Толстой убил бы эту вошь. Он должен был бы убить. Хотя... он предпочел отдать свое имение семье, а не крестьянам, и это после революции 1905 года! После такой революции, которая выявила лицо крестьянина: он хотел взять землю, политую потом — грядой поколений крестьянских. И... помещик Толстой мешал Толстому-мыслителю понять — куда мы идем. /.../ Проповедь непротивления имела целью укрепить это помещичье царство. И потому, если бы ему предстояло убить одного помещика и спасти сотни тысяч крестьян, то он отказался бы это сделать: пусть гибнут сотни тысяч крестьян, но не тронь помещика. А ко всему этому придумал бы хитроумную словесность для успокоения своей помещичьей совести: огнем, мол, огня не потушишь, а насилие насилием не убьешь.
Всякое возможно. Больше правы были те крестьяне, которые считали, что Толстой это помещик с дурнинкой — не знает, что делать, вот и блажит. С жиру бесится. И когда они приходили к нему сорвать с него на коровешку, то думали: с паршивой овцы хоть шерсти клок. Они были правы. Он был потомственный почетный дворянин и помещик, и остался верен своему помещичьему роду до конца дней своих, во всех проповедях и делах своих. Он только умнее других защищал помещичий строй. Это и все. И ему не нужно было бы долго размышлять и думать над моей задачей. Он бы ее решил в пользу помещика практически, умаслив крестьян елеем словесным.
Да, так-то!
А Достоевский?
Этот откровенный защитник православия, самодержавия и народности. Он еще меньше стал бы думать, чем Толстой. Тот не убил бы помещичий строй (помещика), а отдал на растерзание миллионы трудовиков, но прикрыл бы это елейной ложью от Евангелия, а Достоевский был бы откровеннее.
Какую силу презрения нужно было иметь в груди Достоевского к трудовому народу, чтобы нарисовать два типа, Ивана Карамазова и Смердякова?
Теперь время смерда. Сам смерд берется решать свою судьбу. Он разоряет дворянские гнезда, он идет на сокрушение промышленного феодализма, он трясет основы поработительского строя, и ему самому надо решать вопросы войны против поработительского неба и земли.
Надо думать, что скоро появится художник сильнее Достоевского и нарисует нам тип великого смерда, великого Смердякова, вкусившего от древа познания добра и зла, и трусливого, гадкого помещика-буржуа, чувствующего, что ни сила небесная, ни сила земная не могут спасти его от сурового приговора истории. История дала заказ.

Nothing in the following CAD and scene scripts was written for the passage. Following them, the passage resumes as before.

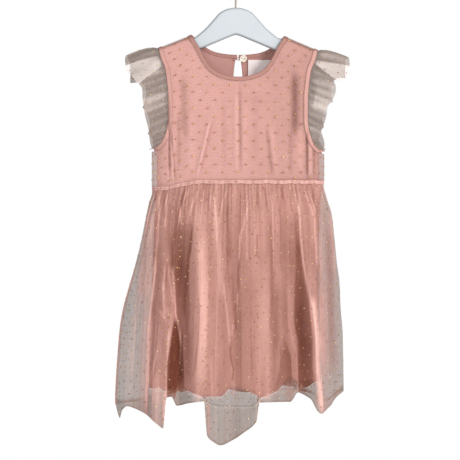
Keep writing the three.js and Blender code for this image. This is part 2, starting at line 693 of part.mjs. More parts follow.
// The flat body of the hanger, with the hook's socket in the top of its arch
function hangerBody() {
  const armTop = (x) => Math.min(shoulderLine(-x - DRESS_X), shoulderLine(x - DRESS_X)) - HANGER.clear;
  const armUnder = (x) => HANGER.under - HANGER.underSlope * x;
  const lean = Math.atan(SHOULDER_SLOPE);
  const lastX = HANGER.reach - HANGER.tip * (1 - Math.sin(lean));
  const tipX = lastX - HANGER.tip * Math.sin(lean);
  const tipZ = armTop(lastX) - HANGER.tip * Math.cos(lean);
  const turns = steps(Math.PI / 2 - lean, -Math.PI * 0.58, 7);
  const tip = turns.map((turn) => [tipX + HANGER.tip * Math.cos(turn), tipZ + HANGER.tip * Math.sin(turn)]);
  const arch = HANGER_ARCH.map((row) => [row.x, row.z]);
  const arm = steps(74, lastX, 3).slice(0, -1).map((x) => [x, armTop(x)]);
  const under = steps(86, 0, 4).map((x) => [x, armUnder(x)]);
  const right = [...arch, ...arm, ...tip, ...under];
  const left = right.slice(1, -1).reverse().map(([x, z]) => [-x, z]);
  const shape = new THREE.Shape([...right, ...left].map(([x, z]) => new THREE.Vector2(x, z)));
  const flat = HANGER.thick - 2 * HANGER.bevel;
  const body = new THREE.ExtrudeGeometry(shape, {
    depth: flat,
    bevelThickness: HANGER.bevel,
    bevelSize: HANGER.bevel,
    bevelOffset: -HANGER.bevel,
    bevelSegments: 2,
  });
  body.rotateX(Math.PI / 2).translate(0, flat / 2, 0);
  const socket = new THREE.CylinderGeometry(HOOK.socket, HOOK.socket, HOOK.deep * 2, 12);
  socket.rotateX(Math.PI / 2).translate(0, 0, HANGER_ARCH[0].z);
  return cut(body, [socket]);
}

// The wire hook: an open round top over a straight shank that ends in the hanger's socket
function hangerHook() {
  const radius = HOOK.inside + HOOK.wire;
  const turns = steps(Math.PI * 1.14, -Math.PI * 0.24, 12);
  const top = turns.map((turn) => [radius * Math.cos(turn), radius * Math.sin(turn) - HOOK.inside]);
  const foot = HANGER_ARCH[0].z - HOOK.deep + GAP;
  const path = [...top, [4.5, -41], [0.4, -47], [0, -52], [0, -60], [0, foot]];
  return tube(path.map(([x, z]) => new THREE.Vector3(x, 0, z)), HOOK.wire, HOOK.sides, 34);
}

const material = (color, roughness, metalness = 0) =>
  new THREE.MeshStandardMaterial({ color, roughness, metalness });
const JERSEY_ROSE = material(0xdba69d, 0.9);
const TULLE_ROSE = material(0xb98d80, 0.8);
const TRIM_ROSE = material(0xd39c92, 0.9);
const WHITE_HANGER = material(0xe2e6e9, 0.45);
const HOOK_STEEL = material(0xb9b6ae, 0.3, 1);
const BUTTON_IVORY = material(0xe9e2d2, 0.35);
const LABEL_WHITE = material(0xf1ecea, 0.8);

const dress = new THREE.Group();

function add(name, geometry, finish) {
  const mesh = new THREE.Mesh(geometry, finish);
  mesh.name = name;
  dress.add(mesh);
}

const addCloth = (name, geometry, finish) => add(name, geometry.translate(DRESS_X, 0, 0), finish);

const liningTurns = turnsAcross(14, LINING_LAYER.half);
const tulleTurns = turnsAcross(16, TULLE_LAYER.half);
addCloth("bodice_lining_front", bodicePanel(LINING_LAYER, FRONT, liningTurns, bodiceRows(7)), JERSEY_ROSE);
addCloth("bodice_lining_back", bodicePanel(LINING_LAYER, BACK, liningTurns, bodiceRows(7)), JERSEY_ROSE);
addCloth("bodice_tulle_front", bodicePanel(TULLE_LAYER, FRONT, tulleTurns, bodiceRows(8)), TULLE_ROSE);
addCloth("bodice_tulle_back", bodicePanel(TULLE_LAYER, BACK, tulleTurns, bodiceRows(8)), TULLE_ROSE);
addCloth("neckband", neckband(), TRIM_ROSE);
addCloth("armhole_band_left", armholeBand(LEFT), TRIM_ROSE);
addCloth("armhole_band_right", armholeBand(RIGHT), TRIM_ROSE);
addCloth("keyhole_binding", keyholeBinding(), TRIM_ROSE);
addCloth("sleeve_ruffle_left", ruffle(LEFT), TULLE_ROSE);
addCloth("sleeve_ruffle_right", ruffle(RIGHT), TULLE_ROSE);
addCloth("waist_band", waistBand(), TRIM_ROSE);
addCloth("skirt_lining_front", liningSkirt(FRONT), JERSEY_ROSE);
addCloth("skirt_lining_back", liningSkirt(BACK), JERSEY_ROSE);
addCloth("skirt_tulle_front", tulleSkirt(FRONT), TULLE_ROSE);
addCloth("skirt_tulle_back", tulleSkirt(BACK), TULLE_ROSE);
addCloth("button", button(), BUTTON_IVORY);
addCloth("button_loop", buttonLoop(), TRIM_ROSE);
addCloth("neck_label", neckLabel(), LABEL_WHITE);
add("hanger_body", hangerBody(), WHITE_HANGER);
add("hanger_hook", hangerHook(), HOOK_STEEL);

export default dress;
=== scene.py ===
"""A toddler's party dress on a child's hanger: jersey under dotted tulle, with gathered ruffles and skirts.

Lengths are millimetres until a mesh is made. The front faces -Y, and the shapes follow the part's sections.
"""

import math
import random

import bpy
import numpy as np
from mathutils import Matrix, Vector
from mathutils.geometry import delaunay_2d_cdt

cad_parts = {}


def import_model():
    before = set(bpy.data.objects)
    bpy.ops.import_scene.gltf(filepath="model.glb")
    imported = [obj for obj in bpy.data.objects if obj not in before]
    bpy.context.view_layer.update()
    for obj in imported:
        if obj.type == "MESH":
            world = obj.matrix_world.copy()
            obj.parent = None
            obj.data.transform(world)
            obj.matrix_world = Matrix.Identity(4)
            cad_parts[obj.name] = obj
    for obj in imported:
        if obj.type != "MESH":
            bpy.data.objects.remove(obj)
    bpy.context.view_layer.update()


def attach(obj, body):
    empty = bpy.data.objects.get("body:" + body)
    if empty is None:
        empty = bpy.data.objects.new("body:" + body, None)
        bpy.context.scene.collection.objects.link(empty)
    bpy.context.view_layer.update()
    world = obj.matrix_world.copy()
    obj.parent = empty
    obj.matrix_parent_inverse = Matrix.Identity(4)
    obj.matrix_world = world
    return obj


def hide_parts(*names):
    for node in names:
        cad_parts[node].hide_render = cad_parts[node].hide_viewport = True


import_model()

MM = 0.001
FRONT, BACK = -1, 1
LEFT, RIGHT = -1, 1
HAND_NAMES = {LEFT: "left", RIGHT: "right"}
SIDE_NAMES = {FRONT: "front", BACK: "back"}
DRESS_X = 3  # how far to the right of the hanger's middle the dress hangs
dice = random.Random(11)


def table(names, *rows):
    """Rows of numbers as named columns."""
    return dict(zip(names.split(), np.array(rows, float).T))


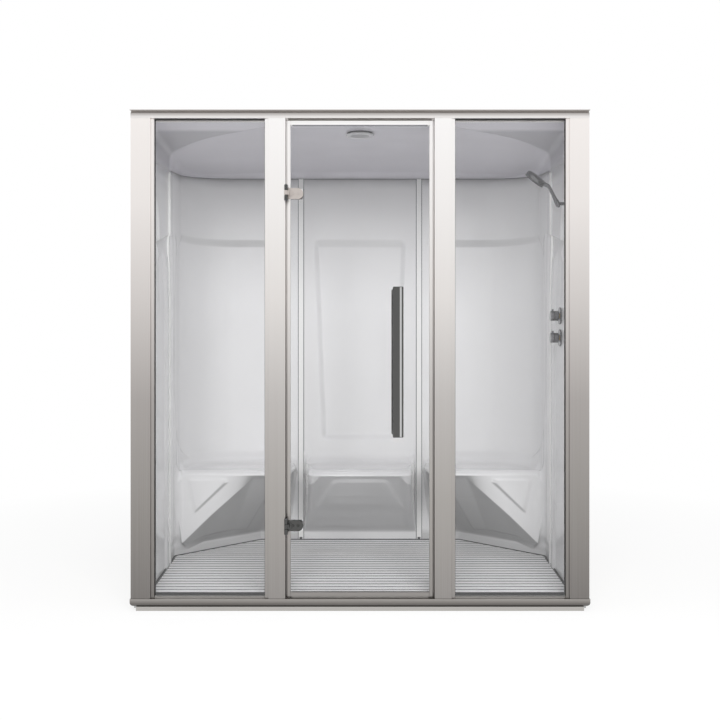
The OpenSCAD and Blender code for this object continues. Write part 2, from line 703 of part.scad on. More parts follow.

Найдется достойная рука выполнить эту историческую миссию.
Достоевский — охранитель помещичьего строя, с величайшим презрением и брезгливостью впустил он смерда в свою комнату и пустил его для того, чтобы опоганить его, превратив этого смерда, вкусившего от древа познания добра и зла, в полное собрание всех мыслимых пороков, дабы напугать либеральствующих и умствующих лукаво Иванов Карамазовых. Надо реабилитировать Смердякова от гнусностей Достоевского, показав величие Смердяковых, выступающих на историческую сцену битвы свободы с гнетом, попутно рассказав всю правду о поработителях — богах.
Разумеется, Достоевский был бы целиком на стороне первого из помещиков — Михаила.
Он бы предпочел пролить реки крови смердов, лишь бы продлить царство помазанников божиих на земле.
Выходит все-таки невесело: я — против всех. Ленин, Свердлов — это голова партии, членом которой я являюсь. Я могу только догадываться о мотивах, побудивших [их] давать телеграфные приказы; более или менее правильно строить свои предположения, но это все-таки мои предположения и не больше.
Все местные работники Перми против меня в этом пункте. Я это вижу, и особенно теперь.
Толстой и Достоевский тоже против меня. И понятно, что Милюковы, Керенские, Даны, Колчаки — тоже против.
И вот я один. Скучно, брат.
Один против всех.
Когда сидишь в орловской одиночке, то там поневоле один, а вот теперь на воле, в кругу товарищей, друзей — но один. Это тяжелее, чем одиночка.
Но нет. Я чувствую, что я делаю дело нужное, полезное нашей революции, пролетариату и крестьянству. В этом моя сила и право.
Да, но я все-таки один. Потом-то буду не один, а теперь один. Это тяжело.